* Begin Dataset section *

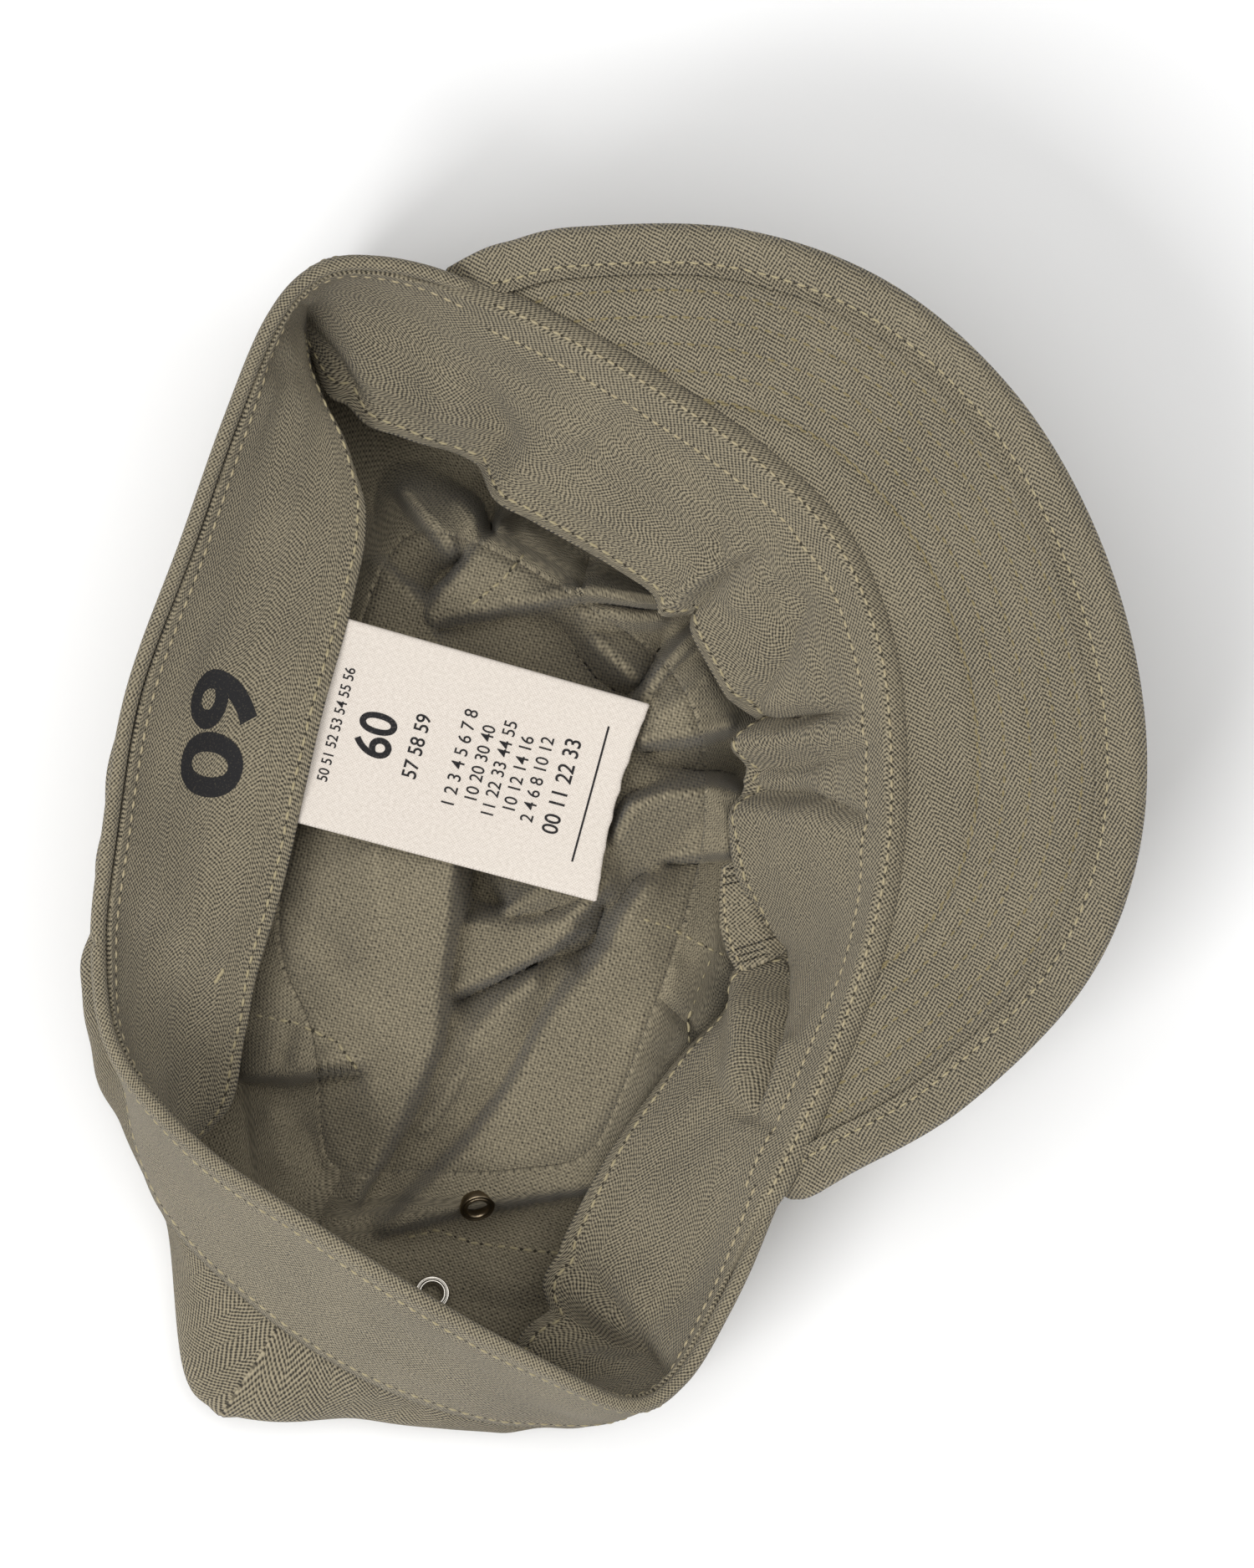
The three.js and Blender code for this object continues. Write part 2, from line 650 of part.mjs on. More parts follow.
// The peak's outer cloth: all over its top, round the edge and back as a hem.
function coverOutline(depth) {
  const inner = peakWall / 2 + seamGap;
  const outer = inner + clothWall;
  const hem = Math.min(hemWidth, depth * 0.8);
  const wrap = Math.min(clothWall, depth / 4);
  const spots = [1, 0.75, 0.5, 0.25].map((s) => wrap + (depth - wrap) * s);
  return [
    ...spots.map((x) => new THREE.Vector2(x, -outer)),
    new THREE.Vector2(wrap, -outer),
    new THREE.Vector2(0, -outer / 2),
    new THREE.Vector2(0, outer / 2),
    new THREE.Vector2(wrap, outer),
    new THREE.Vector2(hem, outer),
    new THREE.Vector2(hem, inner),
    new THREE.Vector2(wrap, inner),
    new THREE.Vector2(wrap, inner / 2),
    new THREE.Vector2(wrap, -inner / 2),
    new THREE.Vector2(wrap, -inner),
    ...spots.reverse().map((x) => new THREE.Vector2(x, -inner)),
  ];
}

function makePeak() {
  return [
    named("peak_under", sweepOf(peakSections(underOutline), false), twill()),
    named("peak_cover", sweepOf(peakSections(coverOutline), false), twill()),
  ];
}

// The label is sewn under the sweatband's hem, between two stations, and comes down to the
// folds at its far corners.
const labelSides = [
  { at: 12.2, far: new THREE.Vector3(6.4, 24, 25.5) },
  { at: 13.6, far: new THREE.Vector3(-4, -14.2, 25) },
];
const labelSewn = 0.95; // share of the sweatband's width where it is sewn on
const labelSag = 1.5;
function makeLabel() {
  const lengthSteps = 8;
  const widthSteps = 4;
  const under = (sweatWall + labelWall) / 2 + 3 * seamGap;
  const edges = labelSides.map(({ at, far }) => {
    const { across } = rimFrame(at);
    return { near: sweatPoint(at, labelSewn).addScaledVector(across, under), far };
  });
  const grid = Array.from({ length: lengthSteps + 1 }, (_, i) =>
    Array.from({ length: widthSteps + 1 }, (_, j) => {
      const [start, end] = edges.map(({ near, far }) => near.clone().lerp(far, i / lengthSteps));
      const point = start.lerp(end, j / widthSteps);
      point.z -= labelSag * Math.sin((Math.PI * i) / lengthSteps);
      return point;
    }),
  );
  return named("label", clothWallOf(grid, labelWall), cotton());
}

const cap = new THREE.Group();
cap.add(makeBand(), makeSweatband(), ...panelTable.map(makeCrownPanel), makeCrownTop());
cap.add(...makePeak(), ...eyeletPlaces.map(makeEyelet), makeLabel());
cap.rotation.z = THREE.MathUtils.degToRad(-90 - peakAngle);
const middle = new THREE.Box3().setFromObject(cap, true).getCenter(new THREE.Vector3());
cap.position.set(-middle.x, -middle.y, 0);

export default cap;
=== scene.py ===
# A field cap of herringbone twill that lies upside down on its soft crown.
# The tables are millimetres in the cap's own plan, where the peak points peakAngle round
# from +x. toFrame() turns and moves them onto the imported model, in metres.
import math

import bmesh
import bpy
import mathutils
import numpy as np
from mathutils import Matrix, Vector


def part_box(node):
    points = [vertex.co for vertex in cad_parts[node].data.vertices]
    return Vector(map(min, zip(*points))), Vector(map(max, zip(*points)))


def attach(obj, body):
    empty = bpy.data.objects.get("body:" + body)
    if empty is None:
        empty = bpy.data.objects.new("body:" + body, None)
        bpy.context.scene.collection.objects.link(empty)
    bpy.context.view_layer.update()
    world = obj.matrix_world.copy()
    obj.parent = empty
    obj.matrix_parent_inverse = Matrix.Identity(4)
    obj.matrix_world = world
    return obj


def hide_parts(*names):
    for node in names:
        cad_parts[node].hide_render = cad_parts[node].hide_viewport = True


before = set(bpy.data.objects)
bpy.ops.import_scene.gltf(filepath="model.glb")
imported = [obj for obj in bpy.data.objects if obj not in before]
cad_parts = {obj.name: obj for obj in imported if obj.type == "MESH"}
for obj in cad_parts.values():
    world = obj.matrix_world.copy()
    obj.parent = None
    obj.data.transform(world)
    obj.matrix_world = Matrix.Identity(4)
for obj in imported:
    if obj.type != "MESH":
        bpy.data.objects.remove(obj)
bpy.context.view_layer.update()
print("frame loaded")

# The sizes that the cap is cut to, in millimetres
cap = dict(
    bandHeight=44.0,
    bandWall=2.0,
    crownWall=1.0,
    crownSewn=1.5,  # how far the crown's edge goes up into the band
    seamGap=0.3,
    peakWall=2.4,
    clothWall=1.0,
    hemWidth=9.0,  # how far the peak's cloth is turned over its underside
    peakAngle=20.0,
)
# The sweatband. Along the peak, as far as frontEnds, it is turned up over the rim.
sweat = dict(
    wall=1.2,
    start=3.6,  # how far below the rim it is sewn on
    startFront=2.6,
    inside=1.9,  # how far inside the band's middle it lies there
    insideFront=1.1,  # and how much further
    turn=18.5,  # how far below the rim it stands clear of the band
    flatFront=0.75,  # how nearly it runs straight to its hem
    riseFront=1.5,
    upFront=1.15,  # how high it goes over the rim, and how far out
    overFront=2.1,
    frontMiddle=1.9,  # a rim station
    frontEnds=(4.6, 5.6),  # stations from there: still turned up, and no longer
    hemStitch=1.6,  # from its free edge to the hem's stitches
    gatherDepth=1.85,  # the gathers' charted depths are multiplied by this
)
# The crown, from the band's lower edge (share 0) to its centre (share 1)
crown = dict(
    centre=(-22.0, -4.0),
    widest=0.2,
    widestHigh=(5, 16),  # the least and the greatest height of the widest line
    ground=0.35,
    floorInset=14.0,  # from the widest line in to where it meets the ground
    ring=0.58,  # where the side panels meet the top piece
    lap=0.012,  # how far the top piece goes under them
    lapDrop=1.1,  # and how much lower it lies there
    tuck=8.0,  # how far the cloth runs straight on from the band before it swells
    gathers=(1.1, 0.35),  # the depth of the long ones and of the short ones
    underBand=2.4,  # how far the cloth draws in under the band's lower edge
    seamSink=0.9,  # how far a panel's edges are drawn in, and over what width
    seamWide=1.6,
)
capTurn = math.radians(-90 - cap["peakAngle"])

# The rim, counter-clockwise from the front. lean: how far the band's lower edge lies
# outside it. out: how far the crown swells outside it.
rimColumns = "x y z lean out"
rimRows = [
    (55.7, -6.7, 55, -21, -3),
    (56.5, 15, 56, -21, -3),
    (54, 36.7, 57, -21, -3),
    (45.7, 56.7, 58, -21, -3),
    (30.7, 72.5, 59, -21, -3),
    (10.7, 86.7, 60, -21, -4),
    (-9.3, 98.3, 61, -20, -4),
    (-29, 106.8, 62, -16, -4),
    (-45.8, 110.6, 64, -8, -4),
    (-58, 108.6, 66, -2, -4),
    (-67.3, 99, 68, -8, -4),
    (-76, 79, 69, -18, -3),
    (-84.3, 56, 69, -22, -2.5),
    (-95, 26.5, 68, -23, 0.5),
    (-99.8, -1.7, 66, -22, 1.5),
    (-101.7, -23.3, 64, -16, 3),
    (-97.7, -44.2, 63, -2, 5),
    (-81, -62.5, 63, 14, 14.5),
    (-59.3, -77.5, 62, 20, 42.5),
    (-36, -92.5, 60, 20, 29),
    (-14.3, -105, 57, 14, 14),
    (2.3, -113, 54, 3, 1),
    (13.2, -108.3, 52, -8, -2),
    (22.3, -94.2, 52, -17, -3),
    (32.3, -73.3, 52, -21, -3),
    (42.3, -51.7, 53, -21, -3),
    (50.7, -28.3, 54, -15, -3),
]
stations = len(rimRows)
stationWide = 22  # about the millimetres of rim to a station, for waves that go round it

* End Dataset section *

What to do: Out of the data above, set down the lines from the one with "const cap = new THREE.Group();" to the one with "bpy.context.scene.collection.objects.link(empty)", both included, exactly as written and with no additions.

Full solution:
const cap = new THREE.Group();
cap.add(makeBand(), makeSweatband(), ...panelTable.map(makeCrownPanel), makeCrownTop());
cap.add(...makePeak(), ...eyeletPlaces.map(makeEyelet), makeLabel());
cap.rotation.z = THREE.MathUtils.degToRad(-90 - peakAngle);
const middle = new THREE.Box3().setFromObject(cap, true).getCenter(new THREE.Vector3());
cap.position.set(-middle.x, -middle.y, 0);

export default cap;
=== scene.py ===
# A field cap of herringbone twill that lies upside down on its soft crown.
# The tables are millimetres in the cap's own plan, where the peak points peakAngle round
# from +x. toFrame() turns and moves them onto the imported model, in metres.
import math

import bmesh
import bpy
import mathutils
import numpy as np
from mathutils import Matrix, Vector


def part_box(node):
    points = [vertex.co for vertex in cad_parts[node].data.vertices]
    return Vector(map(min, zip(*points))), Vector(map(max, zip(*points)))


def attach(obj, body):
    empty = bpy.data.objects.get("body:" + body)
    if empty is None:
        empty = bpy.data.objects.new("body:" + body, None)
        bpy.context.scene.collection.objects.link(empty)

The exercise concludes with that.